----- DATASET CONTENT -----

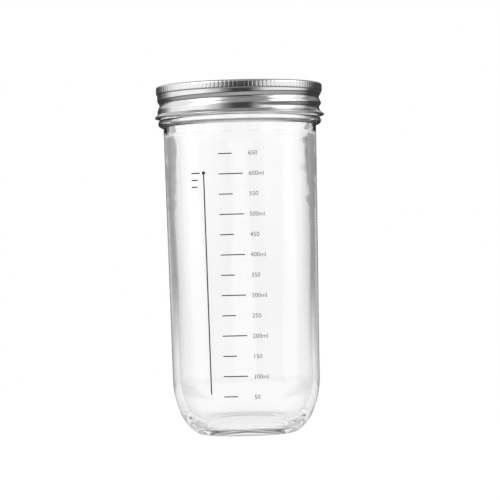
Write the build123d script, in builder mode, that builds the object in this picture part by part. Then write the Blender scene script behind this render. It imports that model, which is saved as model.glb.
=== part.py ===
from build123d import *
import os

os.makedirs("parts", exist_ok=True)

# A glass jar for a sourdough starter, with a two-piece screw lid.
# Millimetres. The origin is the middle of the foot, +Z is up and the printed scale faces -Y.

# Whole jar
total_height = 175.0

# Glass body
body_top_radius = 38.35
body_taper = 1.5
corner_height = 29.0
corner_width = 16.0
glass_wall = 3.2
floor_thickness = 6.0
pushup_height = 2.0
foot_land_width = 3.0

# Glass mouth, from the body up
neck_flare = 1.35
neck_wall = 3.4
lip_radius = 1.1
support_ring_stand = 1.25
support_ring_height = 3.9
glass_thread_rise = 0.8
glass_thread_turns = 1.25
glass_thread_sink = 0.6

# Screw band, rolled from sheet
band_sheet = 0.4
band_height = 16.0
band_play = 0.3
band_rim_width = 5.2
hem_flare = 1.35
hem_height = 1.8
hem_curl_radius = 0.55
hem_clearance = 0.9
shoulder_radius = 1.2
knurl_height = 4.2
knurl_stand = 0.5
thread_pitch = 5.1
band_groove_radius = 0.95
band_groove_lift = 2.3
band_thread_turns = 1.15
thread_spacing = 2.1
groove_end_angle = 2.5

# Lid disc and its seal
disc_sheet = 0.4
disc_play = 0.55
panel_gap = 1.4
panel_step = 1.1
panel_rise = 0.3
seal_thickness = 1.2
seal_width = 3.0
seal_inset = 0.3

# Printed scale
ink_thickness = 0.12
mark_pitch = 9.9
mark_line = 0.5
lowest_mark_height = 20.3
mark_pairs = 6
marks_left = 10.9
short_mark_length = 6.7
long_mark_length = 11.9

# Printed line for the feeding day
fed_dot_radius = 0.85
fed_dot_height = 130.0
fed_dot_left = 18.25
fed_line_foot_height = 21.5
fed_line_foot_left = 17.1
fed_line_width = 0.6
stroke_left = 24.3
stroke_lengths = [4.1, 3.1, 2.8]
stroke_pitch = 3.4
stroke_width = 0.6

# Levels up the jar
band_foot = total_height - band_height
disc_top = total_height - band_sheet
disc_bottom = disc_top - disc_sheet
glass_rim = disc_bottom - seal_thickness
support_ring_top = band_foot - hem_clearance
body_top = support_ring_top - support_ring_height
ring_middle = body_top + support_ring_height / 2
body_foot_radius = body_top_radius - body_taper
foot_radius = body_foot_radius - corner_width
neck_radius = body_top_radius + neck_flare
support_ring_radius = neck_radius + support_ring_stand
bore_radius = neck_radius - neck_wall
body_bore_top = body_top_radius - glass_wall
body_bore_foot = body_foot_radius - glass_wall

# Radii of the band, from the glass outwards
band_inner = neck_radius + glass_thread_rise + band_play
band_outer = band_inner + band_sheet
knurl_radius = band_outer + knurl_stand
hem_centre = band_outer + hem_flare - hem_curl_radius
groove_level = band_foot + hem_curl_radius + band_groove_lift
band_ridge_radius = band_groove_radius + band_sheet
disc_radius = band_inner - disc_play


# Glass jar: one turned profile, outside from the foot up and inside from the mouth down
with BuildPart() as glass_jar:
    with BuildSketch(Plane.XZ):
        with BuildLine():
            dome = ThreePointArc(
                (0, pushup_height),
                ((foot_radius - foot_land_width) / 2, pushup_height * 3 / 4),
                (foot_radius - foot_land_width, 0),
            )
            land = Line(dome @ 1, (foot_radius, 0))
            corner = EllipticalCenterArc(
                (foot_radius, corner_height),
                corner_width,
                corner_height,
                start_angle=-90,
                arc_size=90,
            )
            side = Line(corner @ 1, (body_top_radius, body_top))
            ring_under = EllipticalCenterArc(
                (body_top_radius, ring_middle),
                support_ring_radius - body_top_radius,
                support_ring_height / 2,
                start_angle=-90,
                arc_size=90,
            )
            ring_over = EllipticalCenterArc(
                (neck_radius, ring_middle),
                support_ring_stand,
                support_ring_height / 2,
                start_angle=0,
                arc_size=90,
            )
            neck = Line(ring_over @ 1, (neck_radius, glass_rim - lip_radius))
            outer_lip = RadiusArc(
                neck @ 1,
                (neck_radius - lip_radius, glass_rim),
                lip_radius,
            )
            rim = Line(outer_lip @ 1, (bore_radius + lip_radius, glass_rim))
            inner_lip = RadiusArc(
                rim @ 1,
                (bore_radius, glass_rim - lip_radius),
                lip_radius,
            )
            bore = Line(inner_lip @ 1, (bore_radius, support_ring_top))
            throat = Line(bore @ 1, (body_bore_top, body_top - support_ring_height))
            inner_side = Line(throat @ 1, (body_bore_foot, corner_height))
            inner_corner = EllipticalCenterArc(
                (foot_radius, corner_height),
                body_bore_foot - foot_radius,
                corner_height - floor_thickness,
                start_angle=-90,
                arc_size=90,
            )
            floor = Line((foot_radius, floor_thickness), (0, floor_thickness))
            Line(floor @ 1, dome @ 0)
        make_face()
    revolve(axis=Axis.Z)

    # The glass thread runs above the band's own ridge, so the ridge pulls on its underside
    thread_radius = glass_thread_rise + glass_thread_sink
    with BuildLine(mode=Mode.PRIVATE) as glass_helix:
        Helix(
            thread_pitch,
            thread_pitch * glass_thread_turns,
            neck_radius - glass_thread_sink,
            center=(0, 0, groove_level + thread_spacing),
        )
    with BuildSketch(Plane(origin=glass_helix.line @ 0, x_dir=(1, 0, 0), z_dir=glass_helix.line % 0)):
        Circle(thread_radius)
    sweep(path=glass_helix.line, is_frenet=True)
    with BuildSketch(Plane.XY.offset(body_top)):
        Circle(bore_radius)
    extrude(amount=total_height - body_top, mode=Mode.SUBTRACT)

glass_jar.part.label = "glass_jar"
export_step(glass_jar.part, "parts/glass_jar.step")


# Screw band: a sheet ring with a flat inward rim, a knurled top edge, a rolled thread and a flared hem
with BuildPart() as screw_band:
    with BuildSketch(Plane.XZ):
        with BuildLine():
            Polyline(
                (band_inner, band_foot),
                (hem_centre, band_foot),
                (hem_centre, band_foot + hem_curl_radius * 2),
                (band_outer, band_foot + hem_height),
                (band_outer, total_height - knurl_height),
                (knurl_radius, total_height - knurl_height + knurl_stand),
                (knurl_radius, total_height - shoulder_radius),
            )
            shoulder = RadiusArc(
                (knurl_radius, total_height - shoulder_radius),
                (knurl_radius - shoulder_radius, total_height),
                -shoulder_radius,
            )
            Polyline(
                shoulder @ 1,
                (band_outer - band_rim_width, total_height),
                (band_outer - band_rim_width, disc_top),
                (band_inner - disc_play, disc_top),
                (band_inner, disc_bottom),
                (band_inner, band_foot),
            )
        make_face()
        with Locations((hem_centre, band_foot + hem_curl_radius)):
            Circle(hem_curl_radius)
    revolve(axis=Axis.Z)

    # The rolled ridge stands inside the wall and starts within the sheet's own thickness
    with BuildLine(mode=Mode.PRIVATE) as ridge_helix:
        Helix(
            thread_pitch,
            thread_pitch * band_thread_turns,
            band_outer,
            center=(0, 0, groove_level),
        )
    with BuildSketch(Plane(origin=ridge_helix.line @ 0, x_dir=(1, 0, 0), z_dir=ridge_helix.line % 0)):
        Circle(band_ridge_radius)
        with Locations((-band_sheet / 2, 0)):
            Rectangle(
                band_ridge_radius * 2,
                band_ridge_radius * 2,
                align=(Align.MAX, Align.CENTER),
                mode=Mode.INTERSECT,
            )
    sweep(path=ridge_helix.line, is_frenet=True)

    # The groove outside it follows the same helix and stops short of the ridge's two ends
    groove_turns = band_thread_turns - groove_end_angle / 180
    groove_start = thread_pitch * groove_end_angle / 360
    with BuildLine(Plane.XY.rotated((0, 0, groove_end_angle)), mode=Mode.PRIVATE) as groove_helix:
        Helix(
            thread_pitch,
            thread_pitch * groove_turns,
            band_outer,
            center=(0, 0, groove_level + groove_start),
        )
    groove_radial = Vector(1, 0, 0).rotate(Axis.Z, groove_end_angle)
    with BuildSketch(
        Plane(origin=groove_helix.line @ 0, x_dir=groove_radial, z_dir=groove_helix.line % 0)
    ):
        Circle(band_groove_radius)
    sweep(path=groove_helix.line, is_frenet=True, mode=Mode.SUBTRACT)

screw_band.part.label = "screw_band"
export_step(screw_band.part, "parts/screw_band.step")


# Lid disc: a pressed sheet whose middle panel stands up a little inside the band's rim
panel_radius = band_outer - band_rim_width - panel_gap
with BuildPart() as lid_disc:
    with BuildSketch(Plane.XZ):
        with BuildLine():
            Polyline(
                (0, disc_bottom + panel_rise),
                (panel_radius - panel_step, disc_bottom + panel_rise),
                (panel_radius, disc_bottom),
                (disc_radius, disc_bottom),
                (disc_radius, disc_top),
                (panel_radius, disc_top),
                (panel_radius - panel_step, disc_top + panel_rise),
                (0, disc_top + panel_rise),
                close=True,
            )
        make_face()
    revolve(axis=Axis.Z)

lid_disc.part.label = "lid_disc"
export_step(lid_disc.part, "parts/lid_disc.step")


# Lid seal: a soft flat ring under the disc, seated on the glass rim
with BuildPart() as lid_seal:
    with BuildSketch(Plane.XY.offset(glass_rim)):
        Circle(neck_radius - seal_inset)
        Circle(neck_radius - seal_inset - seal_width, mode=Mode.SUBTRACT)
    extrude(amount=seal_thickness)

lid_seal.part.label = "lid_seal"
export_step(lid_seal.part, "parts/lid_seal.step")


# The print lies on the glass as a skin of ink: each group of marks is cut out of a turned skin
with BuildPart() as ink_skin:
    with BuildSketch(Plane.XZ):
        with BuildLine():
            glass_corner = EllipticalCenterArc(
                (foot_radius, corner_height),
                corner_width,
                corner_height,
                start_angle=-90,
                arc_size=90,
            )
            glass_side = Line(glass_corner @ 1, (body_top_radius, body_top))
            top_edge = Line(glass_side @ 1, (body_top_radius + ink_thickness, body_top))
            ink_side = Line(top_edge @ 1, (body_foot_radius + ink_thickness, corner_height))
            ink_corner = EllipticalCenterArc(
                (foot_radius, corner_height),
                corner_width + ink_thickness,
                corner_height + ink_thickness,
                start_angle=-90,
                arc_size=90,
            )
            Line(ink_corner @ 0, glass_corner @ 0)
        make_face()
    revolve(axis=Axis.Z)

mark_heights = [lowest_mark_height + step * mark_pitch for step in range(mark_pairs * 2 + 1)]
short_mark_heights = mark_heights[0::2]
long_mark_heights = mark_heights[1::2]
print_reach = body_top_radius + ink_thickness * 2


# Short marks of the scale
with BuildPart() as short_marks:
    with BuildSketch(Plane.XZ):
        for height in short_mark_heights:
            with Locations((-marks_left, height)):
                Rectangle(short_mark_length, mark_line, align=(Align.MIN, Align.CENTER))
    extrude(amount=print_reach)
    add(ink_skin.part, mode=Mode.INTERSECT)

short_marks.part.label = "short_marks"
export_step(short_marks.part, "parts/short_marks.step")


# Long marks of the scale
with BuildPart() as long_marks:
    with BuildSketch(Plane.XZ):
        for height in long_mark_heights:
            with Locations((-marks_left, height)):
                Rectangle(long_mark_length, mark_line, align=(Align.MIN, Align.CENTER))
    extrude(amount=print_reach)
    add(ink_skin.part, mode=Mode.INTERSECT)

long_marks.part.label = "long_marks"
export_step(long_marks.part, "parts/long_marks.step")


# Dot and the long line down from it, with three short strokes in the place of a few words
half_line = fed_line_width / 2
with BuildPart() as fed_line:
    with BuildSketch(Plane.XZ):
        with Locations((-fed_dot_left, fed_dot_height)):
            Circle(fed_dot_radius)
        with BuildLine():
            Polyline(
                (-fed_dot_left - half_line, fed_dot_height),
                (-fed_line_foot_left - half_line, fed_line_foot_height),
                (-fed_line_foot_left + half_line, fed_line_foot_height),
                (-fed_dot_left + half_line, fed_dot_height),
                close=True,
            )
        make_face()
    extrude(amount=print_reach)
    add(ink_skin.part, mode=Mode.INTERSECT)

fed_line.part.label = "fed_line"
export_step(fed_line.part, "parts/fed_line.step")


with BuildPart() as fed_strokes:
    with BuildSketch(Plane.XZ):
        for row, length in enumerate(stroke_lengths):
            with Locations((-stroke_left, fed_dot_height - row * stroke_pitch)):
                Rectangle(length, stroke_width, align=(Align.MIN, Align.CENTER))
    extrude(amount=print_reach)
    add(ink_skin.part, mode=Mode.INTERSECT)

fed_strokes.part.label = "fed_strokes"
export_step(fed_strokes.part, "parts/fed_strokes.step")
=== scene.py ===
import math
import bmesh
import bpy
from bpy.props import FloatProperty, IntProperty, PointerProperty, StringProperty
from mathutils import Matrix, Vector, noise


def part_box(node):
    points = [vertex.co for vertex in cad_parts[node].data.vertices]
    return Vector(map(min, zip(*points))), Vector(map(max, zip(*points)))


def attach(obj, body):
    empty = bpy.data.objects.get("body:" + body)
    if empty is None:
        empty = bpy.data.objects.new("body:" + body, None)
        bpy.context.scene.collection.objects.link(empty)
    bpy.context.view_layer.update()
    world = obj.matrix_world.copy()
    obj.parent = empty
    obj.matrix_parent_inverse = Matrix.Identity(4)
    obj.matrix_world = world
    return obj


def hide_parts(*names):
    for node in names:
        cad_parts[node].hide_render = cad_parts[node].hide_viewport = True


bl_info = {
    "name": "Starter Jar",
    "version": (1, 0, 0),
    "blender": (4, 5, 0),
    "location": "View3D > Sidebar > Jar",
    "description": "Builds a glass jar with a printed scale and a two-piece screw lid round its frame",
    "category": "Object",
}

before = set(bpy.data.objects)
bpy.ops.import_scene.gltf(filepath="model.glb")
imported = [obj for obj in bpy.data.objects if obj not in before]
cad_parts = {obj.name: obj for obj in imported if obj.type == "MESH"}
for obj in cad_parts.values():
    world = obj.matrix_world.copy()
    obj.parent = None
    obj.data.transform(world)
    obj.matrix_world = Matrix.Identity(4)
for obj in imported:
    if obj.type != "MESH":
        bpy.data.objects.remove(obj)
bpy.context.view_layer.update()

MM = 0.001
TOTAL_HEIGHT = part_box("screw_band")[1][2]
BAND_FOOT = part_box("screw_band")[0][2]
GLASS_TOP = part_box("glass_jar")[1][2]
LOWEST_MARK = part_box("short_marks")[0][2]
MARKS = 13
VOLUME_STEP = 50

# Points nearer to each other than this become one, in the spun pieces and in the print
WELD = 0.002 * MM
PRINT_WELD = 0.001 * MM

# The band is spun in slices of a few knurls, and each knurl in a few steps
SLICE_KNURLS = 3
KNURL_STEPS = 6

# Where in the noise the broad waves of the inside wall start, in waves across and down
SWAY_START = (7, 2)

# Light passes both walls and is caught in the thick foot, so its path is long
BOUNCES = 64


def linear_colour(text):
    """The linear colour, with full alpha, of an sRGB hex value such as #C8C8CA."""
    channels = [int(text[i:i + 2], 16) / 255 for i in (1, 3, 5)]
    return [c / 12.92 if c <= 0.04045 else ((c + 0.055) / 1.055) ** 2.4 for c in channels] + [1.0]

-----
----- DATASET CONTENT -----

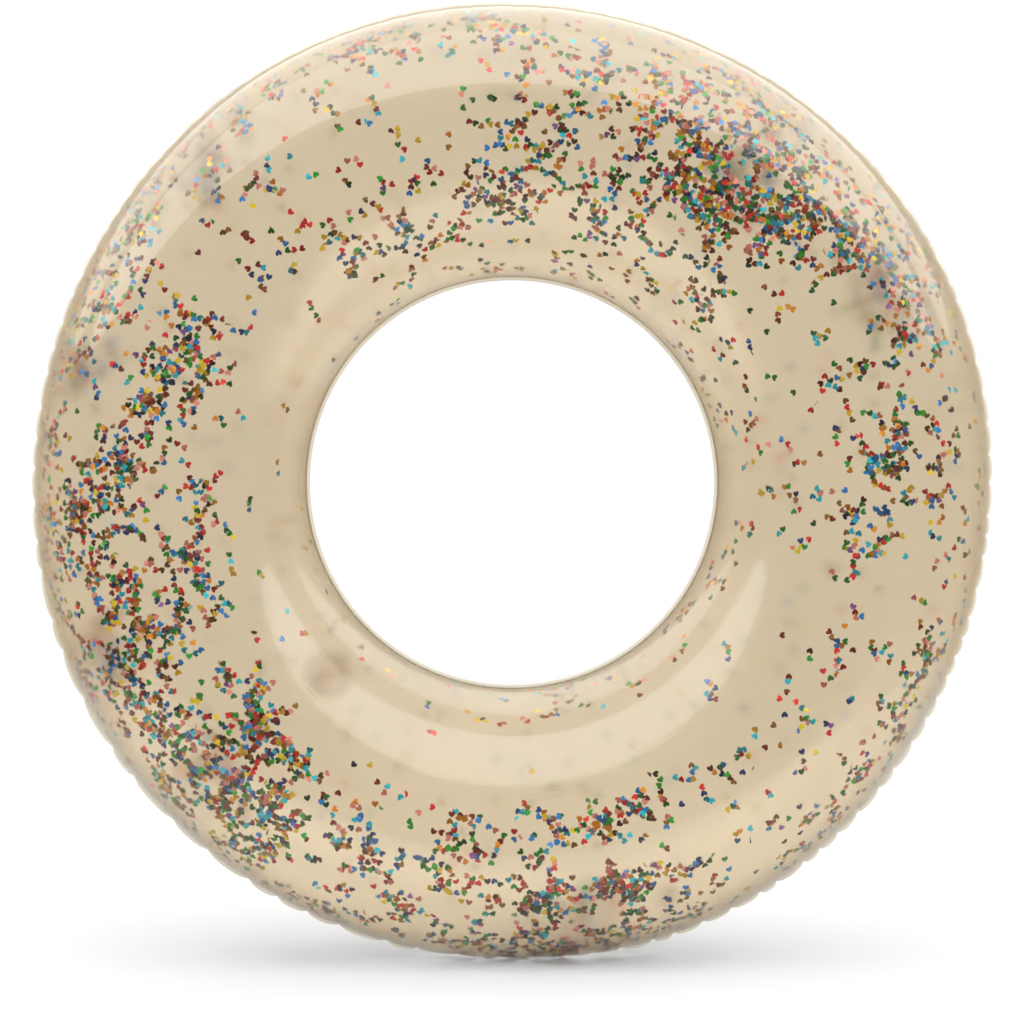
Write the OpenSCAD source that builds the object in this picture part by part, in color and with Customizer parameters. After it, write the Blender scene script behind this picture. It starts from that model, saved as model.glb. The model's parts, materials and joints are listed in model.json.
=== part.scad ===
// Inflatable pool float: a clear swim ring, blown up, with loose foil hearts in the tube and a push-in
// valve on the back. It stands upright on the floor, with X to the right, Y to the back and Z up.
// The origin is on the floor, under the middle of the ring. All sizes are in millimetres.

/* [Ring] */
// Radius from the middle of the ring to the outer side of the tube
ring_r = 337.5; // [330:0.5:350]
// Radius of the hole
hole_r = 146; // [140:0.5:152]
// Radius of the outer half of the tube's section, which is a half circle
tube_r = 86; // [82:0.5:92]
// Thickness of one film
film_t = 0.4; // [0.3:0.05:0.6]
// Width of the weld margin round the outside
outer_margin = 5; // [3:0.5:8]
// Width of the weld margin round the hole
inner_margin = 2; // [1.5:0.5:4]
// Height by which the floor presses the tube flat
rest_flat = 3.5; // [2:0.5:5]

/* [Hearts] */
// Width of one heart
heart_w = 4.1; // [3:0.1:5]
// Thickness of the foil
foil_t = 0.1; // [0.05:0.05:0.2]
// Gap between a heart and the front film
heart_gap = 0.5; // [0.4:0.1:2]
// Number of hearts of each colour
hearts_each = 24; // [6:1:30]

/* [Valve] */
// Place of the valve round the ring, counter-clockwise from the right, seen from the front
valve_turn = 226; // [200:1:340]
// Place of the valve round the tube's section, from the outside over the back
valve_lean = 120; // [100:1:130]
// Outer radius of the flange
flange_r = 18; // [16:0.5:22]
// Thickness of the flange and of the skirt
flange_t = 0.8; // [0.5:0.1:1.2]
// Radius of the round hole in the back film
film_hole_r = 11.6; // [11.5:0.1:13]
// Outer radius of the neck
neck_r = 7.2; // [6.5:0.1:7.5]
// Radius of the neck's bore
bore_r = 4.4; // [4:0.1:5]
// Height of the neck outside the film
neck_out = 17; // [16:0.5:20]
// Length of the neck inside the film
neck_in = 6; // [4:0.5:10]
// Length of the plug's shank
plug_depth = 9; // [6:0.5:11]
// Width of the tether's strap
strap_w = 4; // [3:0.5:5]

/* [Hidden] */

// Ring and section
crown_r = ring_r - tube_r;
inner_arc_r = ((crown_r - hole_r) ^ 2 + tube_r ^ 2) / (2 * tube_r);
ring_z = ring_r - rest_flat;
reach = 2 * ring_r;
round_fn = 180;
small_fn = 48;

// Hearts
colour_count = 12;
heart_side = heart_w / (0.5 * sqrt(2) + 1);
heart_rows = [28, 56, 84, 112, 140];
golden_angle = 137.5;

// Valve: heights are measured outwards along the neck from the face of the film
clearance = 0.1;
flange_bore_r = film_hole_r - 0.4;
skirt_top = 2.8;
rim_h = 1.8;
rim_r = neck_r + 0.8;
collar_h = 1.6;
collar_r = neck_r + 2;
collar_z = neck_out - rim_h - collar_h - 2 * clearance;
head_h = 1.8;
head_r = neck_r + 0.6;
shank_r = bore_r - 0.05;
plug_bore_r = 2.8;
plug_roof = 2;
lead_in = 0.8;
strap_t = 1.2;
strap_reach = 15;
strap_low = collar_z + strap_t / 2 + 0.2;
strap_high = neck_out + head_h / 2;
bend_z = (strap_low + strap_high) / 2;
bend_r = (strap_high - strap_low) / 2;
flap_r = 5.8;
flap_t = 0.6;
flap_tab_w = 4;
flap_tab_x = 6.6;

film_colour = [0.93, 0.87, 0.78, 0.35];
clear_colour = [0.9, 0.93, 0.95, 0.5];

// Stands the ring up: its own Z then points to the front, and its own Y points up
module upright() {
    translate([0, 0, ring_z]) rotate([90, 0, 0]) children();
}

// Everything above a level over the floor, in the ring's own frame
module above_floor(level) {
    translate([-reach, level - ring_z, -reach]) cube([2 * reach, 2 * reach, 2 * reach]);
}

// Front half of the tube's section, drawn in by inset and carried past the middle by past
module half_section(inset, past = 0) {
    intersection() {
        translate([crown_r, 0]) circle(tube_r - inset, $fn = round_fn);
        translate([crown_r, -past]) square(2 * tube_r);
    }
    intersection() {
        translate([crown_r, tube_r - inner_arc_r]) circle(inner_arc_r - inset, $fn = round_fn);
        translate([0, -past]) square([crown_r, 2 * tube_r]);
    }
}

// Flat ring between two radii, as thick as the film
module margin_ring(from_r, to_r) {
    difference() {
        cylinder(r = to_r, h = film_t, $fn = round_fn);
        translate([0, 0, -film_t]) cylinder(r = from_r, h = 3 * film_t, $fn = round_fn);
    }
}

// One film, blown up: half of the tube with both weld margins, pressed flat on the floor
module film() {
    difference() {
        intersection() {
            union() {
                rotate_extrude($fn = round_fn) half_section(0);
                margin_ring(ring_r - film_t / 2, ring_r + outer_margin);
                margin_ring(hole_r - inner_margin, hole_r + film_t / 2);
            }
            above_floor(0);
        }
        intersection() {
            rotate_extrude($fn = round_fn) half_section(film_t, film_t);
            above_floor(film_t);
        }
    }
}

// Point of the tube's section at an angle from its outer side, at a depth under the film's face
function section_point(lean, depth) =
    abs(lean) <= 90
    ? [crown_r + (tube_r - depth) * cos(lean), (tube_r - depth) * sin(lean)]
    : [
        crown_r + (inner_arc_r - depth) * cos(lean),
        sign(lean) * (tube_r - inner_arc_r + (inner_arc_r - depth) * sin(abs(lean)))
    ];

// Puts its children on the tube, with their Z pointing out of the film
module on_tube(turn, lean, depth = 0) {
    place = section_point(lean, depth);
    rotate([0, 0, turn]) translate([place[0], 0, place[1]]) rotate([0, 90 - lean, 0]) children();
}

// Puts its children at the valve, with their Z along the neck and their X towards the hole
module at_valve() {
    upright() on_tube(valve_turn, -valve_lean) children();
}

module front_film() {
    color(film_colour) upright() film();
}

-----

GIVEN REQUEST: Copy out exactly the lines from the one containing "bpy.data.objects.remove(obj)" to the one containing "PRINT_WELD = 0.001 * MM", both ends inclusive.

SOLVED PROBLEM:
        bpy.data.objects.remove(obj)
bpy.context.view_layer.update()

MM = 0.001
TOTAL_HEIGHT = part_box("screw_band")[1][2]
BAND_FOOT = part_box("screw_band")[0][2]
GLASS_TOP = part_box("glass_jar")[1][2]
LOWEST_MARK = part_box("short_marks")[0][2]
MARKS = 13
VOLUME_STEP = 50

# Points nearer to each other than this become one, in the spun pieces and in the print
WELD = 0.002 * MM
PRINT_WELD = 0.001 * MM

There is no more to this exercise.